Dalam kasus Mifta, aturan mengenai penutup kepala memang sudah diformulasi dalam International Judo Federation Refereeing Rules atau Peraturan Wasit Federasi Judo Internasional. Artikel empat IJF merumuskan:
”Rambut panjang harus diikat sehingga tidak menimbulkan ketidaknyamanan terhadap kontestan lainnya. Rambut harus diikat dengan pita rambut yang terbuat dari karet atau bahan sejenis yang tidak kaku dan mengandung komponen logam. Kepala tidak boleh ditutupi kecuali untuk pembalutan yang bersifat medis, yang harus mematuhi aturan kerapian kepala”.
Aturan dalam IJF tersebut diperkuat kembali oleh aturan International Blind Sport Federation (IBSA). Dalam formulasinya Judoka tidak boleh menggunakan jilbab saat sudah memasuki area pertandingan. Namun Mifta enggan melepaskan jilbabnya saat memasuki arena pertandingan. Secara eksplisit sudah jelas bahwa Mifta melanggar kedua aturan baik dalam IJF RR maupun IBSA.
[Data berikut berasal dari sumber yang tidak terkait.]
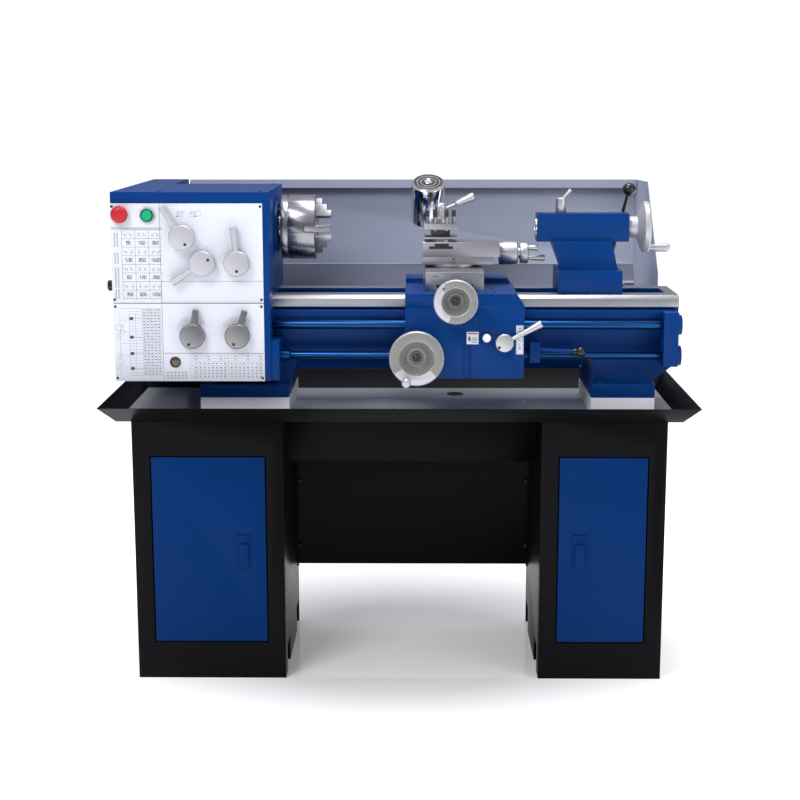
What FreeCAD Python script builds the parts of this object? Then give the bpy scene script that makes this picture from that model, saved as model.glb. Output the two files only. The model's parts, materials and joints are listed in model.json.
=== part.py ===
"""Metal lathe on a two-cabinet stand.

Millimetres. +X runs along the bed from the headstock to the tailstock, +Y points away from
the operator and +Z is up. The origin lies on the floor, in the middle of the outer anchor holes.
"""
import FreeCAD, Part
import os
import re
import Sketcher

V = FreeCAD.Vector
Rotation = FreeCAD.Rotation
TALL = 2000   # longer than any piece, for cuts that go right through

# Driving dimensions, written once.
SIZES = {
    # stand
    "cabinet_height": 590, "cabinet_depth": 400, "left_cabinet_width": 332,
    "right_cabinet_width": 275, "kneehole": 567, "cabinet_wall": 3,
    "door_margin": 41, "door_sill": 87, "door_top_margin": 80, "door_gap": 3, "door_depth": 12,
    "door_sheet": 2, "door_pin": 2, "pivot_inset": 5,
    "latch_width": 30, "latch_height": 83, "latch_sill": 251, "latch_inset": 12,
    "latch_pivot": 22, "latch_paddle": 5,
    "anchor_radius": 7, "anchor_side": 40, "anchor_end": 50,
    "access_height": 60, "access_length": 70, "access_front": 50, "access_back": 320,
    "beam_drop": 120, "beam_front": 60, "beam_depth": 40,
    "back_panel_sill": 150, "back_panel_inset": 7, "panel_flange": 25,
    "bolt_radius": 4, "bolt_head": 6.5, "bolt_head_height": 5, "upper_bolt": 366, "lower_bolt": 201,
    # chip tray
    "tray_length": 1300, "tray_depth": 520, "tray_height": 41, "tray_sheet": 2.5,
    "tray_end_slope": 30, "tray_side_slope": 60,
    # risers and pedestals
    "riser_height": 38.5, "riser_depth": 260, "left_riser_width": 198, "right_riser_width": 142,
    "left_riser_place": 177, "right_riser_place": 1045,
    "pedestal_flange": 31, "pedestal_height": 81, "pedestal_flare": 16,
    # bed
    "bed_length": 1240, "bed_width": 190, "bed_height": 144, "way_depth": 26, "way_overhang": 6,
    "way_chamfer": 8, "bed_gap": 84, "bed_window": 150, "bed_rib_height": 92,
    "rack_height": 18, "rack_drop": 32, "rack_reach": 24, "rack_margin": 40,
    "screw_reach": 35, "leadscrew_radius": 10, "leadscrew_drop": 61,
    "feed_rod_radius": 8, "feed_rod_drop": 129, "journal_radius": 7,
    "bracket_length": 32, "bracket_boss": 22, "bracket_boss_reach": 8,
    # headstock
    "headstock_span": 340, "cover_width": 85, "headstock_rise": 88, "headstock_back": 165,
    "headstock_wall": 14, "panel_reach": 92, "panel_sheet": 3, "panel_border": 13,
    "panel_top_border": 24, "panel_joint": 6, "panel_gap": 1.5,
    "gearbox_drop": 178, "gearbox_step": 88, "gearbox_reach": 18,
    "cover_back": 390, "cover_sheet": 2.5, "cover_setback": 4, "hinge_pin": 2.5,
    "centre_height": 144, "spindle_radius": 26, "spindle_bore": 13, "pulley_seat": 20,
    "bearing_radius": 45, "bearing_width": 20, "nose_radius": 28, "nose_length": 15,
    "cap_radius": 56, "cap_thickness": 8, "cap_clearance": 0.4,
    "chuck_radius": 72, "chuck_plate": 15, "chuck_length": 62, "chuck_bore": 17,
    "jaw_width": 14, "jaw_depth": 25, "jaw_inner": 24, "jaw_outer": 68, "jaw_reach": 32,
    "key_radius": 6, "key_place": 42,
    # belt drive
    "motor_back": 190, "motor_drop": 96, "motor_radius": 75, "motor_length": 225,
    "motor_setback": 10, "motor_shaft": 9.5, "spindle_pulley_radius": 60,
    "motor_pulley_radius": 32, "pulley_width": 26, "pulley_flange": 8, "pulley_inset": 22,
    "belt_thickness": 7, "belt_width": 16,
    # headstock controls
    "stop_side": 318, "stop_up": 41, "stop_radius": 18.5, "start_side": 259.6, "start_up": 39,
    "start_radius": 11, "start_bezel": 15.3, "button_shank": 8, "button_travel": 4,
    "lever_shaft": 6, "speed_knob": 27.5, "speed_knob_length": 22, "speed_arm": 50,
    "feed_knob": 27, "feed_knob_length": 20, "feed_pointer": 58,
    # carriage
    "carriage_place": 293, "carriage_length": 258, "apron_front": 103, "apron_back": 21,
    "apron_drop": 170, "saddle_lip": 15, "saddle_top": 15, "saddle_back": 106, "wing_rise": 10,
    "apron_wheel_radius": 59, "apron_wheel_side": 25, "apron_wheel_drop": 119,
    "cross_wheel_radius": 47.5, "cross_wheel_side": 108, "cross_screw_drop": 11,
    "cross_slide_width": 128, "cross_slide_front": 140, "cross_slide_back": 130,
    "cross_slide_height": 41, "dovetail_width": 70, "dovetail_height": 12, "dovetail_slant": 6,
    "swivel_radius": 60, "swivel_height": 7, "compound_length": 158, "compound_width": 90,
    "compound_base_height": 17, "top_slide_height": 32, "top_slide_overhang": 15,
    "toolpost_side": 75, "toolpost_core": 42, "toolpost_place": 41, "toolpost_seat": 7,
    "tool_slot": 17, "tool_slot_sill": 4, "toolpost_height": 34, "post_radius": 8,
    "post_height": 72, "screw_radius": 4, "screw_rise": 27, "screw_seat": 16,
    "compound_wheel_radius": 26, "halfnut_side": 214.5, "halfnut_drop": 90, "halfnut_radius": 20,
    "selector_side": 176, "selector_drop": 79, "control_gap": 15, "control_block": 23,
    "control_reach": 100, "control_lean": 3, "control_ball": 12,
    "apron_wheel_shaft": 9, "cross_boss": 8, "cross_screw_radius": 5, "grip_hole": 2.5,
    "grip_length": 50, "wheel_depth": 47, "wheel_back": 20, "wheel_boss": 0.42,
    "wheel_bowl": 0.62, "wheel_floor": 0.36, "wheel_nut": 0.2,
    # tailstock
    "tailstock_place": 634, "tailstock_base": 142, "tailstock_base_height": 51,
    "tailstock_depth": 150, "barrel_length": 206, "barrel_side": 62, "barrel_overhang": 46,
    "quill_radius": 20, "quill_bore": 9, "quill_reach": 4, "quill_socket": 70,
    "tailstock_wheel_radius": 57.5, "tailstock_screw": 8,
    "lock_place": 55, "clamp_ball": 15.5, "clamp_rise": 185,
    # splash guard and lamp
    "guard_length": 1118, "guard_top": 230, "guard_bottom": 17, "guard_back": 420,
    "guard_sheet": 2, "guard_lip": 20, "guard_lip_depth": 25, "guard_flare": 17,
    "wing_top_front": 300, "wing_low_front": 180,
    "lamp_radius": 40, "lamp_length": 100, "lamp_tilt": 28, "lamp_back": 165, "lamp_rise": 199,
    "lamp_side": 52, "lamp_arm_gap": 78, "lamp_arm_side": 65, "lamp_arm_radius": 6,
    # fits
    "gap": 0.3, "running": 0.05, "slack": 1,
}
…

Judo adalah seni bela diri yang menggunakan bantingan dalam penerapannya (takedown). Banyak bantingan-bantingan yang berisiko apabila judoka menggunakan perlengkapan yang menutipi leher, dan akan menimbulkan ketidaknyamanan bagi pihak lawan dalam menggapai musuh.
Kasus Mifta bukanlah kali pertama pelarangan jilbab dalam olah raga judo. Di Olimpiade London 2012 judoka wanita Arab Saudi Wodjan Shahrkhani mendapat pertentangan bahkan ancaman tidak dapat mengikuti pertandingan karena baju yang ia pilih tidak sesuai dengan regulasi yang ada khususnya regulasi IJF.
Pada akhirnya Wodjan memilih untuk mengenakan tutup kepala berwana hitam untuk menutupi rambutnya dan ia kalah pada nomor putri kelas 78 Kg. Wodjan Shahrkhani disingkirkan oleh judoka asal Puerto Rico, Melisa Mojica, dalam pertandingan yang berlangsung tidak lebih dari satu setengah menit.
Sehingga bisa disimpulkan, bahwa regulasi IJF adalah regulasi yang melindungi keselamatan atlet dan bukan regulasi yang bersifat diskriminatif. Defia Rosmaniar, atlet tae kwon do dari Indonesia pun berjilbab dan bahkan memenangkan medali emas dalam pagelaran olah raga terbesar se asia yang dilangsungkan sebelum Asian Para Games 2018. Namun penulis tetap mengapresiasi keteguhan dan sikap berprinsip Miftahul Jannah. Sedikit catatan; jika ingin membuat gebrakan yang revolusioner, bergeraklah dari akar agar buahnya pun berubah. Mengingat Indonesia adalah Negara dengan mayoritas muslim, baiknya lebih berhati-hati dalam bertindak agar tidak menimbulkan keresahan dan salah paham di masyarakat, yang menimbulkan perpecahan dan amarah.